Eastern Sierra Land Trust Secures Conservation Easement for Historic Hunewill Ranch

Agreement permanently conserves 4,100 acres and over 6 miles of rivers and streams in Bridgeport Valley, Mono County, California

“We extend our sincere congratulations to Hunewill Ranch,” stated Carlos Suarez, State Conservationist for United States Department of Agriculture’s NRCS in California. “We are excited to help protect these working agricultural lands,” he continued. Photo by Dwayne Leonard.

Garnering the support of local, state, and federal agencies over the course of years, the not-for-profit Eastern Sierra Land Trust (ESLT) secured a conservation easement in perpetuity for the historic Hunewill Ranch (est. 1861). As a result, the working ranch located in the heart of beautiful, expansive Bridgeport Valley framed by the mountain peaks of Yosemite National Park is now preserved for wildlife and sustainable ranching. This historic agreement marks ESLT’s largest conservation easement to date and ensures a bright, secure future for Bridgeport Valley. A conservation easement property continues to provide economic benefits for the region in the form of jobs, productivity, and property taxes, while protecting conservation values such as wildlife habitat.
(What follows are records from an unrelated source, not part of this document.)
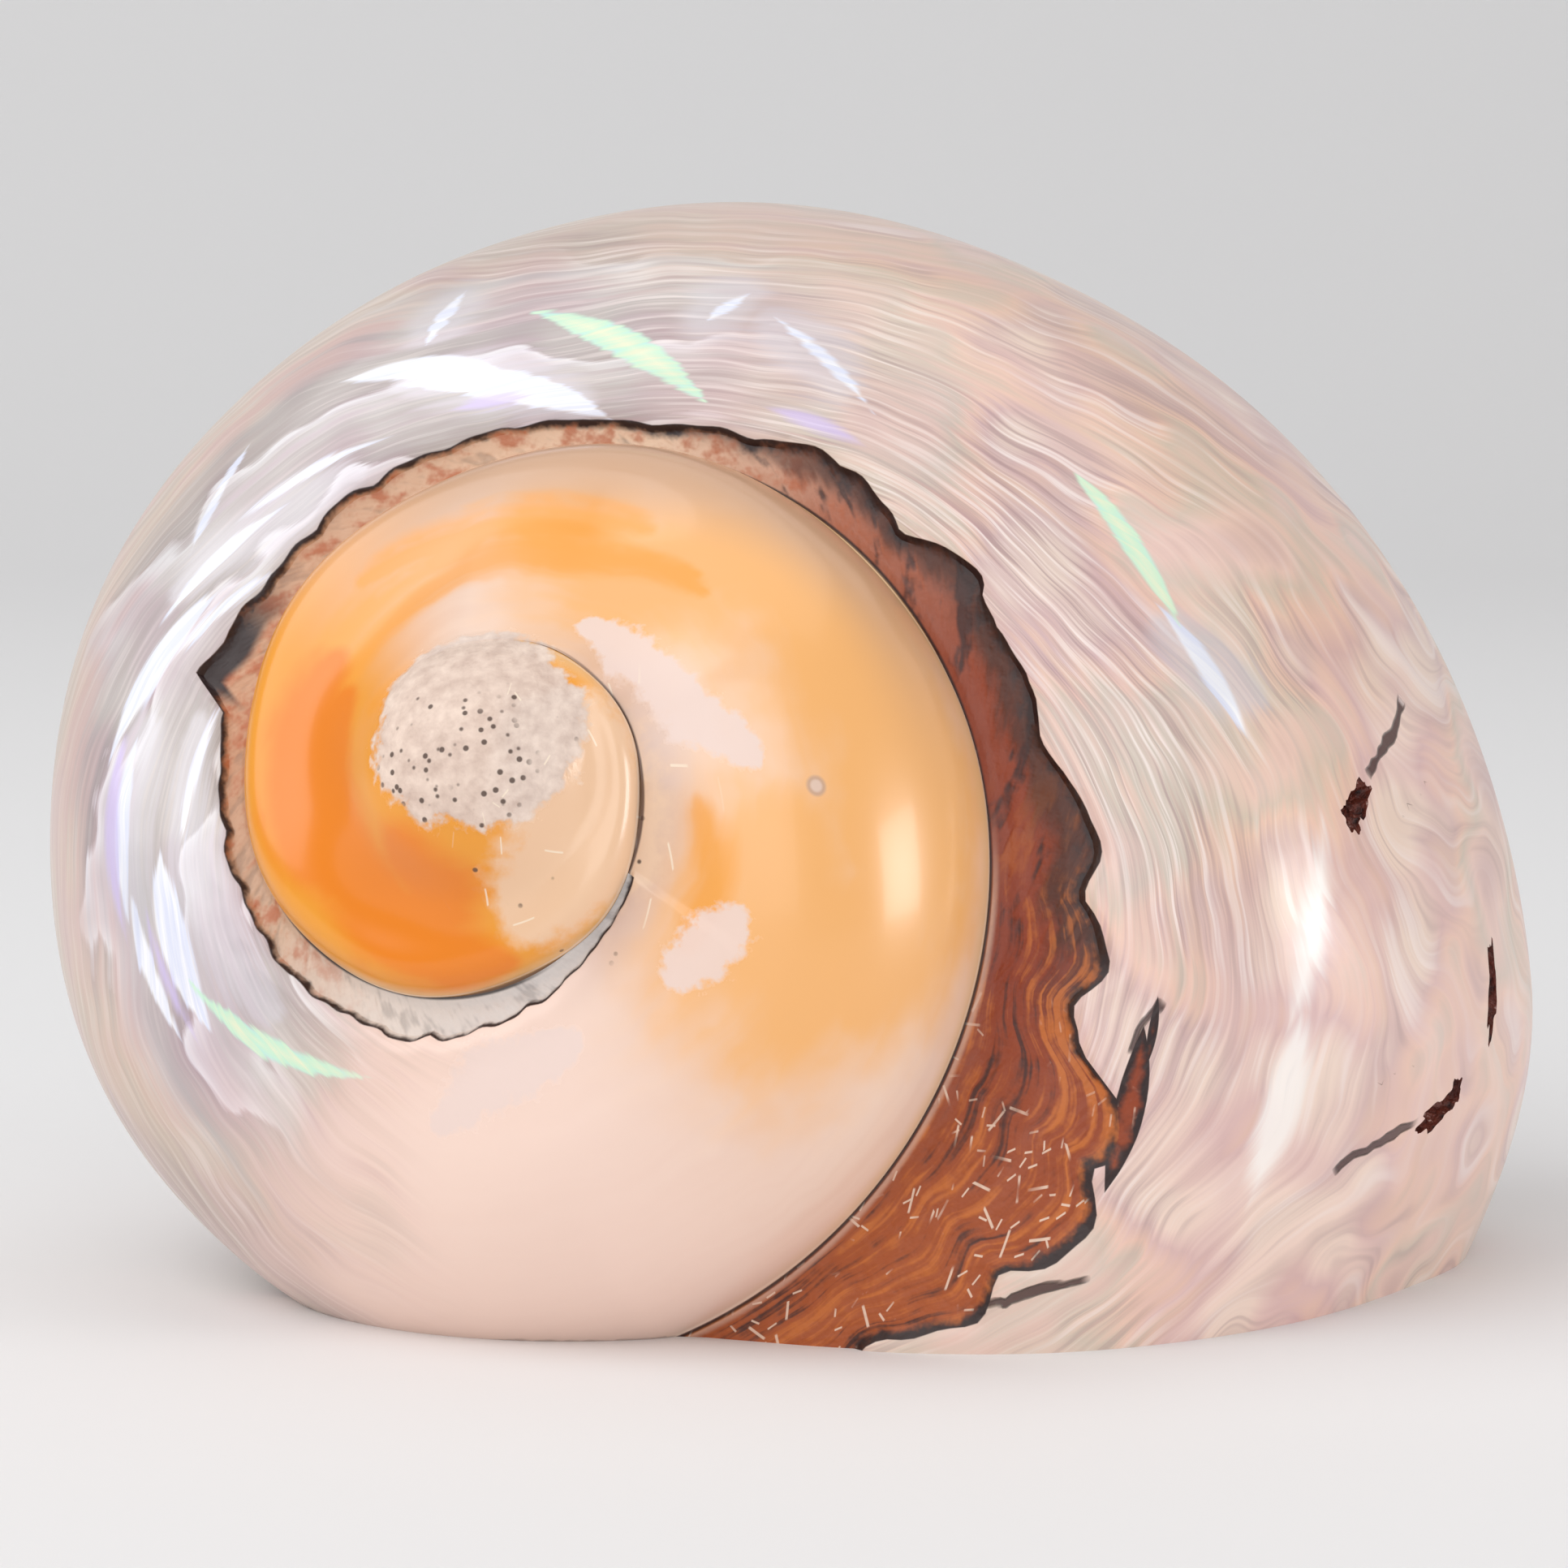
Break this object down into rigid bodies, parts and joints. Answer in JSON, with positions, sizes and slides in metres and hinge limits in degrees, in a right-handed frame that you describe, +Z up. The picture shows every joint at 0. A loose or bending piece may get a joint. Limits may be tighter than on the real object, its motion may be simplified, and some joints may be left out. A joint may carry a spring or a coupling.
{
  "type": "turban seashell",
  "caption": "Polished turban seashell lying on its mouth: pearly body whorl, orange spire whorls, rough red-brown band along the last seam, hollow throat.",
  "frame": {"origin": "middle of the shell's outer size, on the surface that it lies on", "axes": "+Z up as the shell lies on its mouth, the spire's tip towards -Y and its mouth opening down, the lip to +X"},
  "size_m": [0.0836, 0.0628, 0.0596],
  "materials": {
    "pearly_shell": "polished mother-of-pearl"
  },
  "bodies": {
    "root": {"shell": "pearly_shell"}
  },
  "joints": []
}
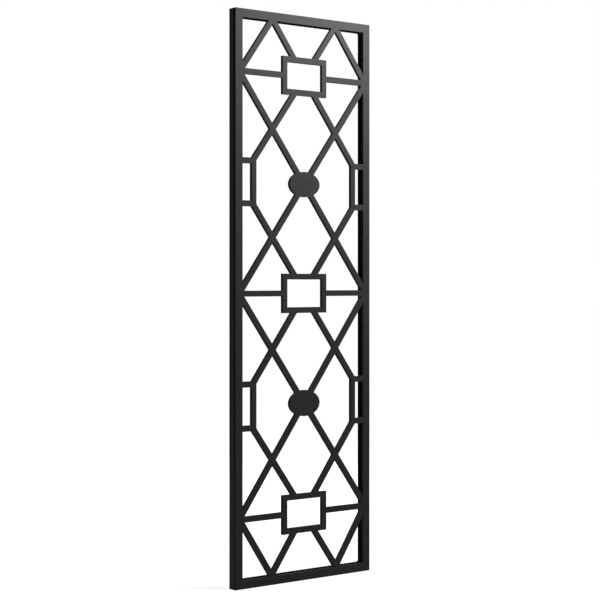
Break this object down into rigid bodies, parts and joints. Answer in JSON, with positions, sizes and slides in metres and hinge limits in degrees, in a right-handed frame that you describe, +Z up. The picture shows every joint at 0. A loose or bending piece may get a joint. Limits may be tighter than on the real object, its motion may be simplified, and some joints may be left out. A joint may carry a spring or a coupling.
{
  "type": "room divider screen",
  "caption": "Tall narrow free-hanging screen: a thick laser-cut steel fretwork of framed windows, oval discs and crossing diagonals on a mitred box-section frame.",
  "frame": {"origin": "midway between the two floor inserts, on the underside of the bottom rail and at the middle of the box sections' depth", "axes": "+X to the right seen from the front, +Y to the back, so the fretwork faces -Y, and +Z up"},
  "size_m": [0.6, 0.04, 2],
  "materials": {
    "plate": "satin black powder coat on laser-cut steel",
    "frame_tube": "satin black powder coat on steel box section",
    "weld": "satin black powder coat over a rippled weld bead",
    "insert": "zinc-plated steel"
  },
  "bodies": {
    "root": {"fretwork_plate": "plate", "left_stile": "frame_tube", "right_stile": "frame_tube", "top_rail": "frame_tube", "bottom_rail": "frame_tube", "corner_welds": "weld", "left_stitch_welds": "weld", "right_stitch_welds": "weld", "top_inserts": "insert", "bottom_inserts": "insert"}
  },
  "joints": []
}
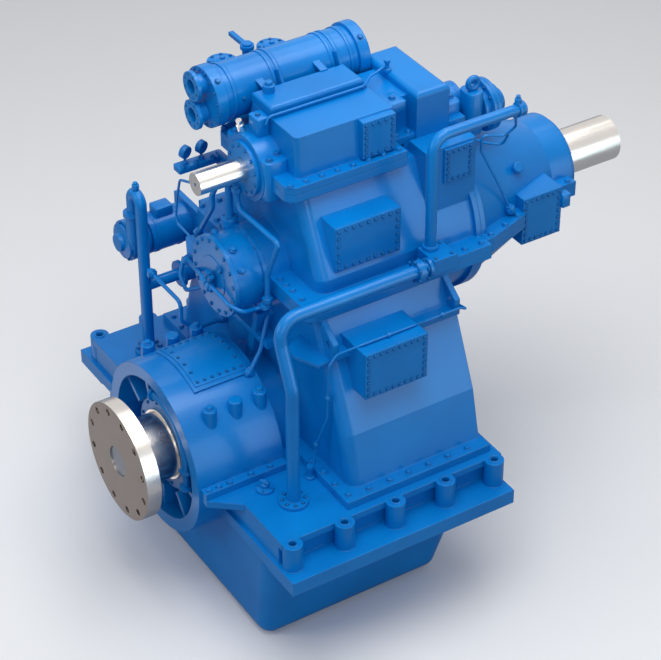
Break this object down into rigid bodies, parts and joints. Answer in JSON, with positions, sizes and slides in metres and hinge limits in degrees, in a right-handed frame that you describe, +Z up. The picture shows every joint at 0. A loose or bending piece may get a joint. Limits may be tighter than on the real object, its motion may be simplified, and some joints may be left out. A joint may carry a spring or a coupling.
{
  "type": "marine gearbox",
  "caption": "Marine reduction gearbox with vertically offset shafts, a clutched input, a generator takeoff, an oil cooler, pipework and a bolted foundation.",
  "frame": {"origin": "centre of the output flange's coupling face", "axes": "+Y along the shafts towards the engine, +X to the side of the supply pipe, +Z up"},
  "size_m": [2.62, 3.549, 3.162],
  "materials": {
    "blue_paint": "glossy machinery enamel",
    "shaft_steel": "fine turned, oiled",
    "gear_steel": "ground tooth flanks",
    "clutch_steel": "machined",
    "bearing_metal": "white metal on a bronze back"
  },
  "bodies": {
    "root": {"lower_casing": "blue_paint", "oil_sump": "blue_paint", "output_bearing_cap": "blue_paint", "drum_inspection_cover": "blue_paint", "main_casing": "blue_paint", "middle_casing": "blue_paint", "top_cover": "blue_paint", "oil_distribution_box": "blue_paint", "clutch_housing_lower": "blue_paint", "clutch_housing_upper": "blue_paint", "clutch_housing_box": "blue_paint", "clutch_housing_cover": "blue_paint", "top_side_cover": "blue_paint", "lower_side_covers": "blue_paint", "middle_side_covers": "blue_paint", "tower_covers": "blue_paint", "input_housing": "blue_paint", "input_front_cover": "blue_paint", "input_seal_cover": "blue_paint", "takeoff_seal_cover": "blue_paint", "takeoff_rear_cover": "blue_paint", "output_seal_cover": "blue_paint", "output_rear_cover": "blue_paint", "oil_cooler_shell": "blue_paint", "cooler_front_head": "blue_paint", "cooler_rear_head": "blue_paint", "cooler_feet": "blue_paint", "filter_body": "blue_paint", "filter_lids": "blue_paint", "filter_bracket": "blue_paint", "supply_pipe": "blue_paint", "valve_block": "blue_paint", "control_pipe": "blue_paint", "suction_pipe": "blue_paint", "standby_pump": "blue_paint", "pump_motor": "blue_paint", "pump_bracket": "blue_paint", "thrust_housing": "blue_paint", "output_bushes": "bearing_metal", "input_bushes": "bearing_metal", "takeoff_bushes": "bearing_metal", "thrust_rings": "bearing_metal"},
    "output_rotor": {"output_shaft": "shaft_steel", "spigot_disc": "blue_paint", "bull_gear": "gear_steel"},
    "input_rotor": {"input_shaft": "shaft_steel", "pinion_shaft": "shaft_steel", "input_pinion": "gear_steel", "step_up_gear": "gear_steel", "clutch_drum": "clutch_steel", "clutch_backing_ring": "clutch_steel", "clutch_outer_discs": "clutch_steel", "clutch_inner_discs": "clutch_steel"},
    "takeoff_rotor": {"takeoff_shaft": "shaft_steel", "takeoff_gear": "gear_steel"},
    "clutch_piston": {"clutch_piston": "clutch_steel"},
    "changeover_lever": {"changeover_lever": "blue_paint"}
  },
  "joints": [
    {"name": "output_turn", "type": "hinge", "parent": "root", "child": "output_rotor", "pos_m": [0, 0.465, 0], "axis": [0, 1, 0], "continuous": true},
    {"name": "input_turn", "type": "hinge", "parent": "root", "child": "input_rotor", "pos_m": [0, 3.005, 1.08], "axis": [0, 1, 0], "continuous": true},
    {"name": "takeoff_turn", "type": "hinge", "parent": "root", "child": "takeoff_rotor", "pos_m": [0, 1, 1.74], "axis": [0, 1, 0], "continuous": true},
    {"name": "piston_slide", "type": "slide", "parent": "input_rotor", "child": "clutch_piston", "axis": [0, 1, 0], "range_m": [0, 0.008]},
    {"name": "lever_swing", "type": "hinge", "parent": "root", "child": "changeover_lever", "pos_m": [-0.665, 1.3385, 2.08], "axis": [0, 0, 1], "range_deg": [0, 90]}
  ],
  "couplings": [
    {"joint": "input_turn", "follows": "output_turn", "ratio": -3},
    {"joint": "takeoff_turn", "follows": "output_turn", "ratio": 6.4286}
  ]
}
This historic working ranch spans wide green valleys, rises to fragrant sagebrush steppe, and is framed by the high peaks that border Yosemite National Park. Additional funding was awarded from California Deer Association and California Department of Conservation through Proposition 68. Photo by Dwayne Leonard.

When Esther and Napoleon Bonaparte Hunewill founded Hunewill Ranch in 1861, they began supplying timber, hauled by teams of oxen, to build the young mining town of Bodie. After the construction of the Bodie & Benton Railway, the ever-enterprising family built a thriving business supplying beef to workers and residents in the burgeoning area. In 1931, the Hunewills added a guest ranch on the property to welcome paying visitors to learn to ride horses, herd cattle, and appreciate the majestic beauty of the area.

The Hunewills are one of the region’s longest-established ranching families. Over the course of seven generations, the family has owned and operated the ranch and proven themselves to be exceptional stewards of the land.

Their ranch protects habitat for Bi-State sage-grouse, which raise their chicks in the ranch’s wet meadows – the “emerald islands” so critical to wildlife in the arid West. By agreeing not to subdivide and develop the ranch, the Hunewills are preserving a critical migration route and securing habitat for a variety of wide-ranging wildlife such as sage-grouse, black bear, American badger, and mule deer. The ranch provides animals with room to roam, by connecting neighboring public and private conserved lands. Hunewill Ranch also provides a buffer for alpine habitat used by the federally endangered Sierra Nevada bighorn sheep.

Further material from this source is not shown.